Very hardy with a sprout flavour. Heavy crop of tight dark-green buttons.
Purple sprouting broccoli
Purple-sprouting broccoli is delicious and it often crops in late-spring - following on from Brussels sprouts. Varieties are divided between early and late, and spear quality can vary too. Thompson & Morgan sell a mixture of three British-bred varieties that will provide slender spears throughout winter.
It isn’t possible to grow the hand-sized heads of broccoli you find in the supermarket in the garden here.
'Early Sprouting Rudolph'
Bred to give early harvests in time for Christmas, but will also produce spears in cold gardens by February in average winters.
'Sprouting Early Red Arrow'
This high-yielding British bred variety produces plump spears between February and March.
'Choice Selection Mix' (T & M)
Three varieties to provide a long crop of purple spears in winter and spring - using 'Red Admiral' F1, 'Rudolph' and 'Cardinal'.

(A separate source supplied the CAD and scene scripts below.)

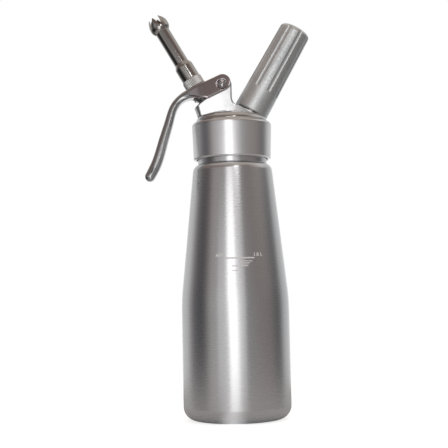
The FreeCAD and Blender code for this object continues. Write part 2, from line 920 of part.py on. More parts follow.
def make_holder():
    """Fluted sleeve that screws over the charger, with a closed rounded end."""
    low = holder_start
    high = holder_end
    slope = (holder_base_radius - holder_tip_radius) / holder_length
    end_centre = (holder_tip_radius - holder_end_round, high - holder_end_round)
    shell = lathe([
        (0, low),
        (holder_base_radius - holder_rim_chamfer, low),
        (holder_base_radius, low + holder_rim_chamfer),
        (holder_tip_radius, end_centre[1]),
        arc_about(end_centre, holder_end_round, 0, 90),
        (0, high),
    ])
    mouth_high = nose_top + holder_mouth_room
    bore = lathe([
        (0, low - overcut),
        (holder_mouth_bore, low - overcut),
        (holder_mouth_bore, mouth_high),
        (holder_bore, mouth_high + holder_mouth_cone),
        (holder_bore, high - holder_end_wall),
        (0, high - holder_end_wall),
    ])
    shell = shell.cut(bore)
    for index in range(flutes):
        shell = shell.cut(flute(index, low + flute_start, high + flute_radius, slope))
    ridge = thread(holder_mouth_bore, charger_thread_depth, charger_thread_base,
                   charger_thread_crest, charger_pitch,
                   boss_shoulder + charger_thread_start + charger_pitch / 2, charger_turns,
                   inward=True)
    return on_charger(one_solid(shell.fuse(ridge)))


def flute(index, low, high, slope):
    """Round-bottomed groove with a ball end, parallel to the tapered wall."""
    centre = flute_radius - flute_depth
    wall_low = holder_base_radius - slope * (low - holder_start)
    wall_high = holder_base_radius - slope * (high - holder_start)
    start = V(wall_low + centre, 0, low)
    end = V(wall_high + centre, 0, high)
    run = end - start
    groove = Part.makeCylinder(flute_radius, run.Length, start, run)
    groove = groove.fuse(Part.makeSphere(flute_radius, start))
    groove.rotate(V(0, 0, 0), V(0, 0, 1), 360.0 * (index + 0.5) / flutes - 90)
    return groove


def make_piercing_pin():
    """Hollow pin on a low body that pierces the charger's neck."""
    low = recess_floor
    body_high = low + pin_body_height
    needle_high = body_high + pin_needle_height
    shape = lathe([
        (0, low),
        (pin_body_radius, low),
        (pin_body_radius, body_high),
        (pin_needle_radius, body_high),
        (pin_needle_radius, needle_high - pin_point_height),
        (0, needle_high),
    ])
    channel = disc(pin_channel_radius, low - overcut, needle_high - pin_channel_top)
    return on_charger(shape.cut(channel))


def make_inlet_body():
    """Gas inlet plug with a flange inside the head and a stub for the non-return sleeve."""
    flange_high = inlet_seat - inlet_washer_thickness
    flange_low = flange_high - inlet_flange_height
    stub_low = flange_low - inlet_stub_length
    shape = lathe([
        (0, stub_low),
        (inlet_stub_radius, stub_low),
        (inlet_stub_radius, flange_low),
        (inlet_flange_radius, flange_low),
        (inlet_flange_radius, flange_high),
        (inlet_radius, flange_high),
        (inlet_radius, recess_floor),
        (0, recess_floor),
    ])
    channel = disc(inlet_channel, stub_low + inlet_channel_floor, recess_floor + overcut)
    port_start = V(-2 * inlet_stub_radius, 0, stub_low + inlet_port_height)
    side_port = Part.makeCylinder(inlet_port_radius, 4 * inlet_stub_radius, port_start, V(1, 0, 0))
    return on_charger(shape.cut(channel).cut(side_port))


def make_inlet_washer():
    low = inlet_seat - inlet_washer_thickness
    return on_charger(ring(inlet_radius, inlet_flange_radius, low, inlet_seat))


def make_inlet_rubber():
    high = inlet_seat - inlet_washer_thickness - inlet_flange_height
    low = high - inlet_stub_length + inlet_rubber_gap
    return on_charger(ring(inlet_stub_radius, inlet_stub_radius + inlet_rubber_wall, low, high))


def make_charger_gasket():
    low = recess_floor + pin_body_height
    inner = pin_needle_radius + charger_gasket_gap
    return on_charger(ring(inner, recess_radius, low, charger_low - face_clearance))


# ------------------------------------------------------------------ lever
def make_pin():
    """Pivot pin with domed ends and a groove for a clip near each end."""
    half = cheek_outer + pin_proud
    groove_low = cheek_outer - cheek_recess_depth
    groove_high = groove_low + clip_thickness
    floor = pin_radius - clip_groove_depth
    side = [
        (pin_radius, groove_low),
        (floor, groove_low),
        (floor, groove_high),
        (pin_radius, groove_high),
        (pin_radius, half - pin_dome),
        cap_arc(pin_radius, half - pin_dome, half),
    ]
    half_pin = lathe([(0, 0), (pin_radius, 0)] + side)
    other = half_pin.copy()
    other.rotate(V(0, 0, 0), V(1, 0, 0), 180)
    pin = half_pin.fuse(other).removeSplitter()
    pin.rotate(V(0, 0, 0), V(1, 0, 0), 90)
    pin.translate(pivot)
    return one_solid(pin)


def make_pin_clips():
    """Two open retaining rings in the pin's grooves."""
    clips = []
    for side in (-1, 1):
        low = cheek_outer - cheek_recess_depth + face_clearance
        clip = ring(pin_radius - clip_groove_depth, clip_radius, low,
                    low + clip_thickness - 2 * face_clearance)
        mouth = Part.makeBox(2 * clip_radius, clip_mouth, 4 * cheek_outer,
                             V(0, -clip_mouth / 2, 0))
        clip = clip.cut(mouth)
        clip.rotate(V(0, 0, 0), V(0, 0, 1), 90)
        clip.rotate(V(0, 0, 0), V(1, 0, 0), -side * 90)
        clip.translate(pivot)
        clips.append(one_solid(clip))
    return Part.makeCompound(clips)


def lever_path():
    """The lever's middle line: straight runs joined by tangent arcs."""
    corners = [pivot + V(x, 0, z) for x, z in lever_line]
    edges = []
    here = corners[0]
    for index, radius in enumerate(lever_bends):
        corner = corners[index + 1]
        back = (here - corner).normalize()
        ahead = (corners[index + 2] - corner).normalize()
        half = back.getAngle(ahead) / 2
        reach = radius / math.tan(half)
        start = corner + back * reach
        end = corner + ahead * reach
        centre = corner + (back + ahead).normalize() * (radius / math.sin(half))
        middle = centre + (corner - centre).normalize() * radius
        edges.append(Part.LineSegment(here, start).toShape())
        edges.append(Part.Arc(start, middle, end).toShape())
        here = end
    edges.append(Part.LineSegment(here, corners[-1]).toShape())
    return edges


def path_frame(edges, share):
    """Point and direction at a share of the whole length."""
    total = sum(edge.Length for edge in edges)
    left = share * total
    for edge in edges:
        if left <= edge.Length + 1e-9:
            where = edge.getParameterByLength(min(left, edge.Length))
            return edge.valueAt(where), edge.tangentAt(where)
        left -= edge.Length
    return edges[-1].valueAt(edges[-1].LastParameter), edges[-1].tangentAt(edges[-1].LastParameter)


def section_wire(centre, ahead, depth, width, corner):
    """Rounded rectangle across the lever's middle line."""
    across = V(0, 1, 0)
    up = ahead.cross(across)
    reach = width / 2 - corner
    rise = depth / 2 - corner
    edges = []
    quarters = ((1, 1, 0), (-1, 1, 0.5 * math.pi), (-1, -1, math.pi), (1, -1, 1.5 * math.pi))
    points = []
    for side, lift, start in quarters:
        middle = centre + across * (side * reach) + up * (lift * rise)
        trio = []
        for step in range(3):
            turn = start + 0.25 * math.pi * step
            spoke = across * math.cos(turn) + up * math.sin(turn)
            trio.append(middle + spoke * corner)
        points.append(trio)
    for index, trio in enumerate(points):
        edges.append(Part.Arc(trio[0], trio[1], trio[2]).toShape())
        after = points[(index + 1) % 4][0]
        edges.append(Part.LineSegment(trio[2], after).toShape())
    return Part.Wire(edges)


def handle():
    edges = lever_path()
    wires = []
    for share, depth, width, corner in lever_sections:
        centre, ahead = path_frame(edges, share)
        wires.append(section_wire(centre, ahead, depth, width, corner))
    last_share, depth, width, corner = lever_sections[-1]
    for step in range(1, handle_cap_steps + 1):
        turn = 0.5 * math.pi * step / (handle_cap_steps + handle_cap_edge)
        share = last_share + (1 - last_share) * math.sin(turn)
        shrink = math.cos(turn)
        centre, ahead = path_frame(edges, share)
        cap_depth = depth * shrink
        cap_width = width - depth * (1 - shrink)
        cap_corner = min(corner, cap_depth * handle_cap_corner)
        wires.append(section_wire(centre, ahead, cap_depth, cap_width, cap_corner))
    return Part.makeLoft(wires, True, False)


def fork():
    """The two cheeks and what joins them, still without the gap for bracket and stem."""
    edges = lever_path()
    start, ahead = path_frame(edges, 0)
    up = ahead.cross(V(0, 1, 0))
    depth = lever_sections[0][1]
    top = start + up * (depth / 2)
    low = start - up * (depth / 2)
    if top.z < low.z:
        top, low = low, top
    away = (top - pivot).normalize()
    rise = V(-away.z, 0, away.x)
    if rise.z < 0:
        rise = rise * -1
    end_centre = pivot + rise * cheek_end_rise
    radius = cheek_end_radius
    upper = tangent_point(end_centre, radius, top, 1)
    lower = tangent_point(end_centre, radius, low, -1)
    nose = end_centre + (end_centre - start).normalize() * radius
    face = outline([
        (top.x, top.z),
        (upper.x, upper.z),
        ((nose.x, nose.z), (lower.x, lower.z)),
        (low.x, low.z),
    ])
    plate = slab(face, cheek_outer)
    rims = []
    for edge in plate.Edges:
        box = edge.BoundBox
        flat = box.YLength < 1e-6
        at_start = abs((edge.CenterOfMass - start).dot(ahead)) < 1e-4
        if flat and not at_start:
            rims.append(edge)
    return plate.makeFillet(cheek_edge_round, rims)


def tangent_point(centre, radius, outside, side):
    """Where a line from an outside point touches a circle, above (1) or below (-1) it."""
    span = outside - centre
    angle = math.atan2(span.z, span.x)
    spread = math.acos(radius / span.Length)
    turn = angle - side * spread
    return centre + V(radius * math.cos(turn), 0, radius * math.sin(turn))


def gap_block(half, end, low, high):
    """Slot about the valve axis, open towards the pivot, round at its other end."""
    reach = lever_arm + 4 * bracket_eye
    box = Part.makeBox(reach + end - half, 2 * half, high - low, V(half - end, -half, low))
    round_end = Part.makeCylinder(half, high - low, V(half - end, 0, low))
    return on_valve(box.fuse(round_end))


def make_lever():
    body = fork().fuse(handle()).removeSplitter()
    low = web_low - 2 * lever_arm
    high = web_high + 2 * lever_arm
    body = body.cut(gap_block(cheek_inner, cheek_inner + fork_room, low, web_low))
    body = body.cut(gap_block(cheek_inner, cheek_inner + fork_room, web_high, high))
    body = body.cut(gap_block(slot_half, slot_end, web_low - overcut, web_high + overcut))
    reach = 2 * lever_arm + 4 * bracket_eye
    opening = Part.makeBox(reach, 2 * cheek_inner, high - low, V(web_reach, -cheek_inner, low))
    body = body.cut(on_valve(opening))
    body = body.fuse(press_pads())
    body = body.cut(pivot_hole(pin_radius + running_clearance))
    for side in (-1, 1):
        floor = pivot + V(0, side * (cheek_outer - cheek_recess_depth), 0)
        body = body.cut(Part.makeCylinder(cheek_recess_radius, cheek_recess_depth + overcut, floor,
                                          V(0, side, 0)))
    return one_solid(body)


def press_pads():
    """Two rounded pads beside the stem that push its collar."""
    middle = collar_high + press_gap + press_pad_radius
    pads = []
    for side in (-1, 1):
        start = V(0, side * slot_half, middle)
        length = cheek_inner - slot_half + press_pad_sink
        pads.append(Part.makeCylinder(press_pad_radius, length, start, V(0, side, 0)))
    return on_valve(pads[0].fuse(pads[1]))


# ------------------------------------------------------------------ all pieces
makers = {
    "bottle": make_bottle,
    "head": make_head,
    "lever_bracket": make_lever_bracket,
    "head_gasket": make_head_gasket,
    "valve_stem": make_stem,
    "stem_o_ring": make_stem_o_ring,
    "valve_seal": make_valve_seal,
    "valve_washer": make_valve_washer,
    "valve_nut": make_valve_nut,
    "valve_spring": make_valve_spring,
    "decorating_tip": make_tip,
    "grip_collar": make_grip_collar,
    "tip_seal": make_tip_seal,
    "gas_charger": make_charger,
    "charger_holder": make_holder,
    "piercing_pin": make_piercing_pin,
    "inlet_body": make_inlet_body,
    "inlet_washer": make_inlet_washer,
    "inlet_valve_rubber": make_inlet_rubber,
    "charger_gasket": make_charger_gasket,
    "lever": make_lever,
    "lever_pin": make_pin,
    "pin_clips": make_pin_clips,
}

os.makedirs("parts", exist_ok=True)
for name, maker in makers.items():
    save(name, maker())
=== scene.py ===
import math

import bmesh
import bpy
from mathutils import Matrix, Vector


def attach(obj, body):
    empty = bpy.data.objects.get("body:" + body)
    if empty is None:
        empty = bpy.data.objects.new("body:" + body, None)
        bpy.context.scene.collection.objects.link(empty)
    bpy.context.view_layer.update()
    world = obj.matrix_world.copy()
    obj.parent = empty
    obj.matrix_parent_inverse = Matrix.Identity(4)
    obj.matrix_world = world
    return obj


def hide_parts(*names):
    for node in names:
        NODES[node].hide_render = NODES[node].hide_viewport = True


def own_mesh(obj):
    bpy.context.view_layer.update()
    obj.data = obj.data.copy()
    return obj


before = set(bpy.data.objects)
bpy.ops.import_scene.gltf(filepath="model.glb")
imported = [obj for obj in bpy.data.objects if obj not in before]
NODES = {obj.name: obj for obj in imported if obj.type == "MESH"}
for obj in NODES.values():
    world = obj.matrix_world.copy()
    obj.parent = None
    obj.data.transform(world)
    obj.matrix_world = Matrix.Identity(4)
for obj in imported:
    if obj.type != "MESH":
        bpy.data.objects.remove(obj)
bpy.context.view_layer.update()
SCENE = bpy.context.scene

MM = 0.001
LEAN = math.radians(30)

# Camera: where it stands and how it looks
CAMERA_AWAY = 0.840
CAMERA_HEIGHT = 0.102
CAMERA_PITCH = math.radians(4.03)
CAMERA_ROLL = math.radians(1.2)
CAMERA_YAW = math.radians(-0.55)
CAMERA_LENS = 81.0
CAMERA_SENSOR = 36.0

# Soft light panels in front of the object: name, left, right, low and high edge in metres, light,
# and how far each leans to the left in degrees
PANEL_DISTANCE = 0.40
PANELS = (
    ("front_light", -0.112, 0.022, -0.03, 0.350, 1.45, 6.5),
    ("side_light", -0.300, -0.112, -0.03, 0.290, 0.38, 0.0),
    ("shoulder_light", 0.022, 0.075, -0.03, 0.250, 0.66, 0.0),
    ("edge_light", 0.075, 0.150, -0.03, 0.250, 0.42, 0.0),
    ("upper_light", 0.034, 0.128, 0.380, 0.446, 5.9, 0.0),
)

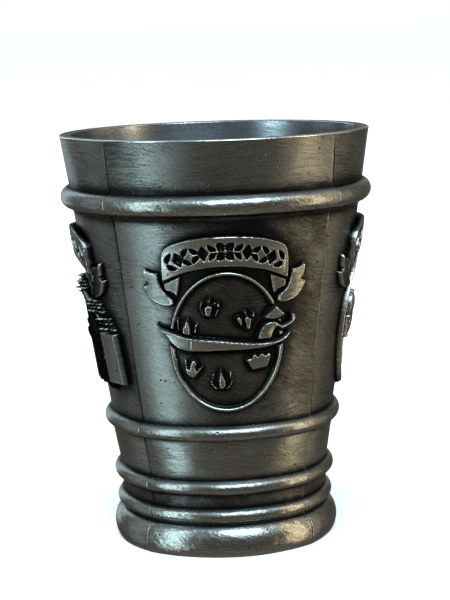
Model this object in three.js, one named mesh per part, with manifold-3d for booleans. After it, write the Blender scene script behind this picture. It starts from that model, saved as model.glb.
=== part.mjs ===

These vary in hardiness. The rich-green, thin-leaved Savoy cabbages are less hardy than the thicker leaved leathery ones. When you find a variety you enjoy stick to it as flavour and texture vary.
'Celtic' AGM (from Suttons)
Firm, hard heads with savoy-textured leaves -good to eat.
'Marabel' AGM (from Marshalls)
A red-tinted green cabbage of the January King type -with dense round heads.
Tundra F1 AGM (Mr Fothergills)
A savoy ballhead cabbage cross. Very hardy and sweet.